Footprints

弁護士・伊藤雅浩による仕事・趣味・その他雑多なことを綴るブログ(2005年3月開設)

ある老弁護士

この道に進むきっかけとなった事件で関わった弁護士の話。


今から約8年前,仕事(システム開発関連)でトラブルが生じ,弁護士に相談することになった。私にとって,生涯初めて出会う弁護士だった。当時勤めていた会社がトラブルの当事者だったわけではなく,クライアントが当事者だった。その弁護士は,クライアントの顧問弁護士だった。私は,クライアントに同行し,事情を説明する役割だった。


その事務所は,弁護士ひとり,事務員ひとりの事務所だった。会ってみると,ずいぶんお歳を召された方だ。あとでご本人に聞いたところでは,私より50歳も(!)年上で,当時ですら80を超えていた。


打ち合わせは「で,システムってのは何だね?」から始まった。「サーバっていうのは何だ?」「パソコンの親玉みたいなやつです」など,なかなか根気の要る打ち合わせだったが,80を超えた方にしては,非常に理解・吸収が早い,と感じた。

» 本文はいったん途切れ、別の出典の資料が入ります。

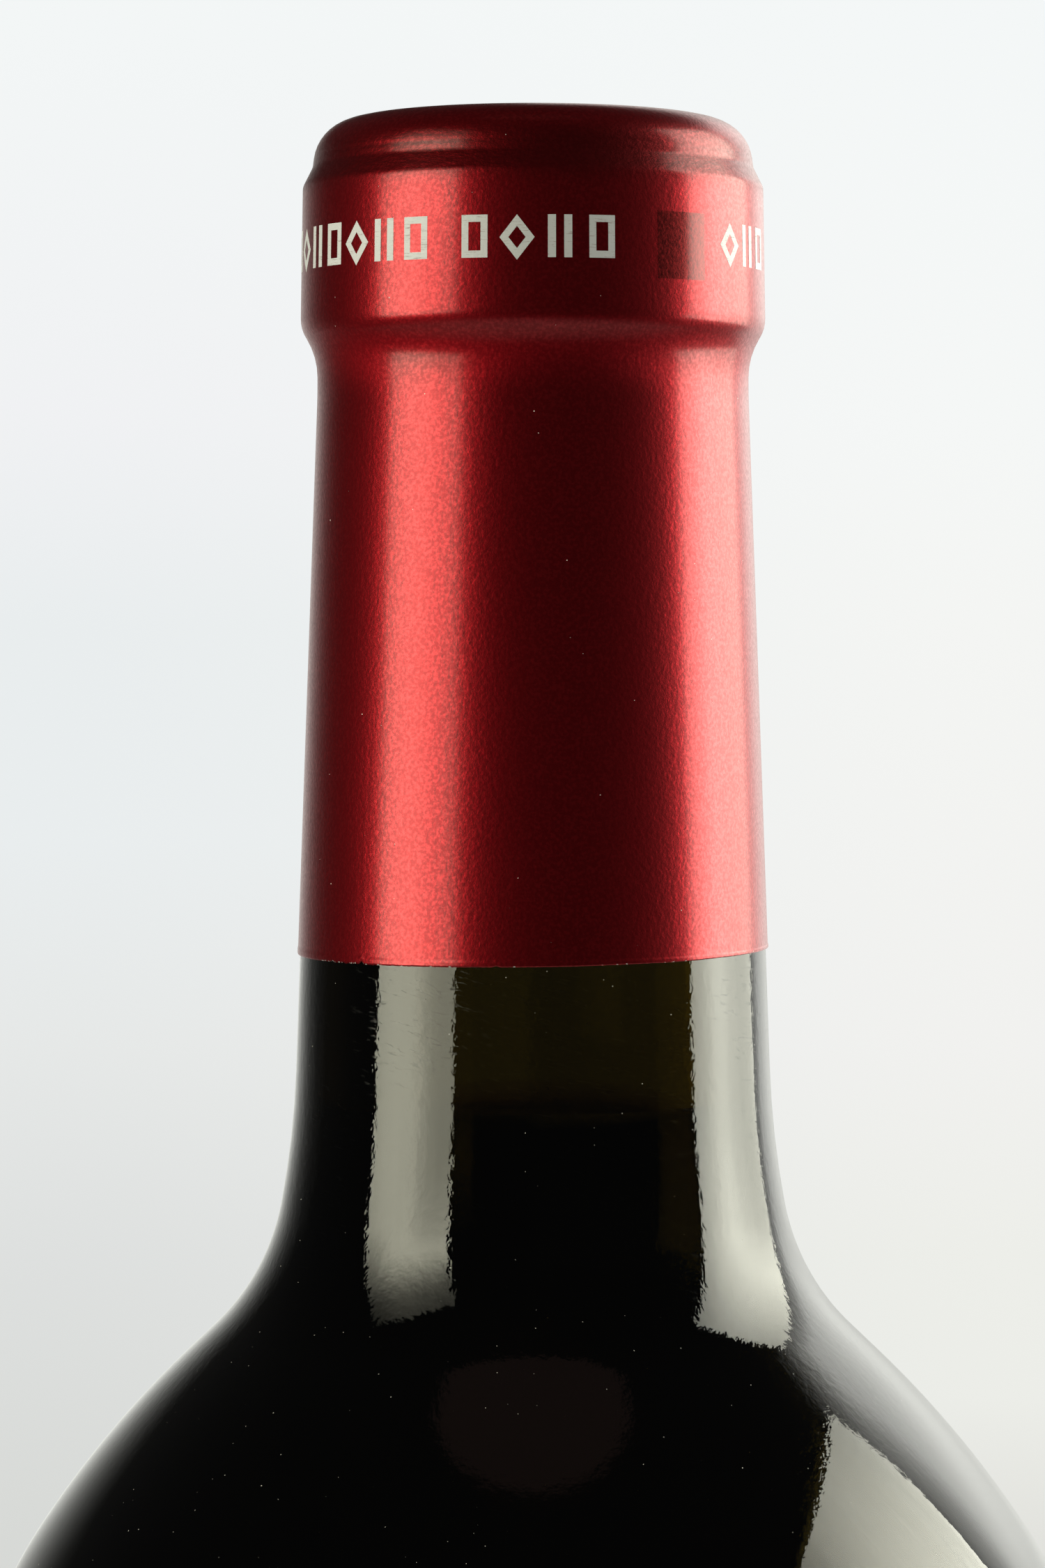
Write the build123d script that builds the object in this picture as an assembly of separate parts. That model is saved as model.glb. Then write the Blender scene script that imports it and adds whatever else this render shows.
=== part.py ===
from build123d import *
import os
from math import cos, radians, sin, tan

# A 750 ml wine bottle with high shoulders, filled, with a metal capsule over its mouth.
# Millimetres and degrees. The origin is the middle of the foot, +Z is up, the table is z = 0.
# Every outline below is drawn as radius against height and turned about Z.

# Glass, outside
height = 300.0            # brim above the table
body_radius = 37.1
heel_rounding = 6.5       # from the body's side down to the ring it stands on
ring_width = 1.6          # flat ring that meets the table
slope_angle = 46.3        # steepest lean of the shoulder, from upright
slope_length = 2.6        # straight run at that lean
spring_angle = 33.3       # where the crown of the shoulder hands over to the last roll
spring_rounding = 28.0    # last roll of the shoulder into the body
throat_angle = 10.7       # where the neck's long flare hands over to the throat
throat_rounding = 15.35   # tight hollow between neck and shoulder
flare_rounding = 59.0     # long hollow at the foot of the neck
neck_length = 61.4        # brim to the foot of the neck, where it flares and its bore opens out
neck_taper = 2.1          # the neck's lean, from upright

# Glass, mouth: a lip, a step out to the collar, the collar and the waist under it
collar_radius = 14.8      # at its upper edge
collar_taper = 1.0
collar_height = 9.1
collar_top_rounding = 0.7
collar_rounding = 2.1
lip_inset = 1.05          # collar's radius less the lip's
lip_lean = 8.0
lip_height = 2.93
lip_rounding = 2.7
lip_foot_rounding = 1.0
lip_step = 1.27           # foot of the lip down to the collar
waist_inset = 0.93        # collar's radius less the waist's
waist_drop = 1.8          # collar's lower edge down to the waist
waist_height = 2.4
waist_rounding = 5.0
waist_end_rounding = 40.0

# Glass, inside
bore_radius = 9.25        # at the brim, for a cork
bore_rounding = 0.9
bore_taper = 1.07
bore_flare_rounding = 27.3
body_wall = 2.75

# Foot
punt_depth = 19.0         # hollow under the bottle, at its middle
punt_slope = 45.0         # of the hollow's side, from level
punt_edge_rounding = 2.5
floor_glass = 4.8         # glass over the hollow
valley_rounding = 3.0     # the trough inside, round the hollow

# Contents and capsule
fill_depth = 64.8         # brim down to the wine
foil = 0.12
foil_gap = 0.02           # air between glass and capsule
bare_neck = 7.7           # capsule's cut edge down to the foot of the neck

lip_radius = collar_radius - lip_inset
lip_wall = lip_radius - bore_radius
waist_radius = collar_radius - waist_inset
capsule_skirt = neck_length - bare_neck


def limited(rounding, share):
    """A rounding of the brim, or as much of it as its share of the lip's wall holds."""
    return min(rounding, share * lip_wall)


def crown_radius(reach):
    """Radius of the shoulder's crown, which spans the reach that the other arcs leave."""
    return reach / (cos(radians(spring_angle)) - cos(radians(slope_angle)))


def shoulder(foot, lean, hollows, last_roll, body):
    """Lines from the foot of a neck down to a body: hollows, a straight slope, the crown and the last roll."""
    line = []
    point, way = foot, (sin(radians(lean)), -cos(radians(lean)))
    for rounding, angle in hollows:
        line.append(JernArc(point, way, rounding, angle - lean))
        point, way, lean = line[-1] @ 1, line[-1] % 1, angle
    line.append(PolarLine(point, slope_length, direction=way))
    reach = body - (line[-1] @ 1).X - last_roll * (1 - cos(radians(spring_angle)))
    line.append(JernArc(line[-1] @ 1, way, crown_radius(reach), spring_angle - slope_angle))
    line.append(JernArc(line[-1] @ 1, line[-1] % 1, last_roll, -spring_angle))
    return line


def mouth(grow, end_depth):
    """Outside of lip, collar, waist and neck down to end_depth, moved outwards by grow."""
    collar_depth = lip_height + lip_step
    collar_end = collar_depth + collar_height
    collar_foot = collar_radius + collar_height * tan(radians(collar_taper))
    waist_depth = collar_end + waist_drop
    waist_end = waist_depth + waist_height
    end_radius = waist_radius + (end_depth - waist_end) * tan(radians(neck_taper))
    lip_foot = lip_radius + lip_height * tan(radians(lip_lean))
    corners = [
        (lip_radius / 2, 0, 0),
        (lip_radius, 0, limited(lip_rounding, 0.6) + grow),
        (lip_foot, lip_height, lip_foot_rounding - grow),
        (collar_radius, collar_depth, collar_top_rounding + grow),
        (collar_foot, collar_end, collar_rounding + grow),
        (waist_radius, waist_depth, waist_rounding - grow),
        (waist_radius, waist_end, waist_end_rounding - grow),
        (end_radius, end_depth, 0),
    ]
    places = [(radius + grow, height - depth) for radius, depth, rounding in corners]
    places[0] = (places[0][0], height + grow)
    places[1] = (places[1][0], height + grow)
    return FilletPolyline(*places, radius=[rounding for radius, depth, rounding in corners[1:-1]])


def punt(lift, foot_radius):
    """Dome of the hollow under the bottle, from the middle out to its straight side, raised by lift."""
    dome_reach = foot_radius - punt_depth / tan(radians(punt_slope))
    dome_radius = dome_reach / tan(radians(punt_slope / 2))
    return JernArc((0, punt_depth + lift), (1, 0), dome_radius + lift, -punt_slope)


def turned(lines):
    """Solid made by turning closed lines, drawn as radius against height, about Z."""
    return revolve(Plane.XZ * make_face(Curve() + lines), axis=Axis.Z)


def glass_blank():
    """The bottle's outside with its hollow foot, and no inside."""
    neck = mouth(0, neck_length)
    sides = shoulder(neck @ 1, neck_taper,
                     [(flare_rounding, throat_angle), (throat_rounding, slope_angle)],
                     spring_rounding, body_radius)
    ring_outer = body_radius - heel_rounding
    ring_inner = ring_outer - ring_width
    dome = punt(0, ring_inner)
    foot = FilletPolyline(dome @ 1, (ring_inner, 0), (ring_outer, 0), radius=[punt_edge_rounding])
    heel = JernArc(foot @ 1, (1, 0), heel_rounding, 90)
    wall = Line(heel @ 1, sides[-1] @ 1)
    middle = Polyline(neck @ 0, (0, height), dome @ 0)
    return turned([neck, *sides, wall, heel, foot, dome, middle])


def cavity(over):
    """The bottle's inside, which rises past the brim by over."""
    top = (bore_radius - over * tan(radians(bore_taper)), height + over)
    foot_radius = bore_radius + neck_length * tan(radians(bore_taper))
    bore = Line(top, (foot_radius, height - neck_length))
    inner_body = body_radius - body_wall
    sides = shoulder(bore @ 1, bore_taper, [(bore_flare_rounding, slope_angle)],
                     spring_rounding - body_wall, inner_body)
    dome = punt(floor_glass, body_radius - heel_rounding - ring_width)
    run = (inner_body - (dome @ 1).X) / cos(radians(punt_slope))
    corner = dome @ 1 + (dome % 1) * run
    floor = FilletPolyline(dome @ 1, corner, sides[-1] @ 1, radius=[valley_rounding])
    middle = Polyline(top, (0, height + over), dome @ 0)
    return turned([bore, *sides, floor, dome, middle])


def mouth_edge():
    """Ring of glass that the brim's inner edge loses to its rounding."""
    rounding = limited(bore_rounding, 0.3)
    arc = JernArc((bore_radius + rounding, height), (-1, 0), rounding, 90)
    inner = bore_radius - rounding
    rest = Polyline(arc @ 1, (inner, height - rounding), (inner, height), arc @ 0)
    return turned([arc, rest])


def bottle():
    return glass_blank() - cavity(1.0) - mouth_edge()


def wine():
    level = Plane.XY.offset(height - fill_depth)
    return split(cavity(0), bisect_by=level, keep=Keep.BOTTOM)


def capsule():
    """Thin metal cap over lip, collar and neck, open at its skirt."""
    inner = mouth(foil_gap, capsule_skirt)
    outer = mouth(foil_gap + foil, capsule_skirt)
    edge = Line(inner @ 1, outer @ 1)
    top = Polyline(inner @ 0, (0, height + foil_gap), (0, height + foil_gap + foil), outer @ 0)
    return turned([inner, edge, outer, top])


os.makedirs("parts", exist_ok=True)
for name, solid in (("bottle", bottle()), ("wine", wine()), ("capsule", capsule())):
    export_step(solid, f"parts/{name}.step")
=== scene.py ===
from math import asin, atan2, ceil, cos, pi, radians, sin, tan

import bmesh
import bpy
from mathutils import Matrix, Vector, noise


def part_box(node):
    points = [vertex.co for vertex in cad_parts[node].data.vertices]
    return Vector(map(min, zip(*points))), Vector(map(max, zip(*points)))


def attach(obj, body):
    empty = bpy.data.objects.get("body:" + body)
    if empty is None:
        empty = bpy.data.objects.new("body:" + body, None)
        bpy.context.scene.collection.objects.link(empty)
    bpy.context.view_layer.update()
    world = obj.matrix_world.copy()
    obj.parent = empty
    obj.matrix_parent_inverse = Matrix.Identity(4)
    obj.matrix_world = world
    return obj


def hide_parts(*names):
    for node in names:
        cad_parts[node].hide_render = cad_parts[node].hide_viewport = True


# A filled 750 ml wine bottle of dark glass with a red metal capsule. Metres, +Z up, front towards -Y.
# The glass, the wine and the capsule are turned again here, more finely than in the CAD model.

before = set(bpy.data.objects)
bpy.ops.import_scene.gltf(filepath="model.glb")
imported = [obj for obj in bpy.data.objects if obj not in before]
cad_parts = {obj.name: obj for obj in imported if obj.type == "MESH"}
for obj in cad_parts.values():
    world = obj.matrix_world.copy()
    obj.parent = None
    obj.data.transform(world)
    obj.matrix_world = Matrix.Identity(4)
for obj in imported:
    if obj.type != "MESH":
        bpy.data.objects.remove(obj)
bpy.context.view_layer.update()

MM = 0.001
MICRON = MM / 1000
NOTHING = 1e-7                # lengths below this count as none

# ---------------------------------------------------------------- sizes

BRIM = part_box("bottle")[1].z
BODY_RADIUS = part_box("bottle")[1].x
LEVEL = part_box("wine")[1].z
CAPSULE_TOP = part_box("capsule")[1].z
CUT_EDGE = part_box("capsule")[0].z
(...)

その先生は,自分でワープロ(PCではなく,ワープロ専用機)で書面を作成していた。校正は私の役割だったが,「蓋し」「恰も」「萌芽」「豈」など,見たこともない漢字がたくさん登場した。


裁判所にも同行するようになり,だんだん先生とも打ち解けてきて,「どうしてIDとパスワードと2つも入れなきゃいけないんだね?」「じゃあ,どうしてCDでは暗証番号だけを入れればよいのか?」など,好奇心旺盛な先生だった。


事件が係属する途中で私はロースクールに入り,期日のたびにロースクールの様子などを先生に話した。そこで初めて先生が「1期」(!)であることを知った。私の60年も先輩ということになる。「おやじが裁判官だったから,勉強といえば,家にあった本を読んだだけだ。憲法の本はあまり役に立たなかった」とおっしゃっていた。そりゃ,新憲法が施行された翌年の試験では憲法の教科書はほとんどなかっただろう。


その事件が終了してからは近所で偶然お会いしたとき以外はお会いしていない(自宅がたまたま近所)。今は,その事務所を畳まれているようで,ご自宅が登録上の住所となっている。


・・・この話は,今日突然思い出したから書いたのであって,何かほかにきっかけがあったわけでもありません。というわけで,特にオチはありません。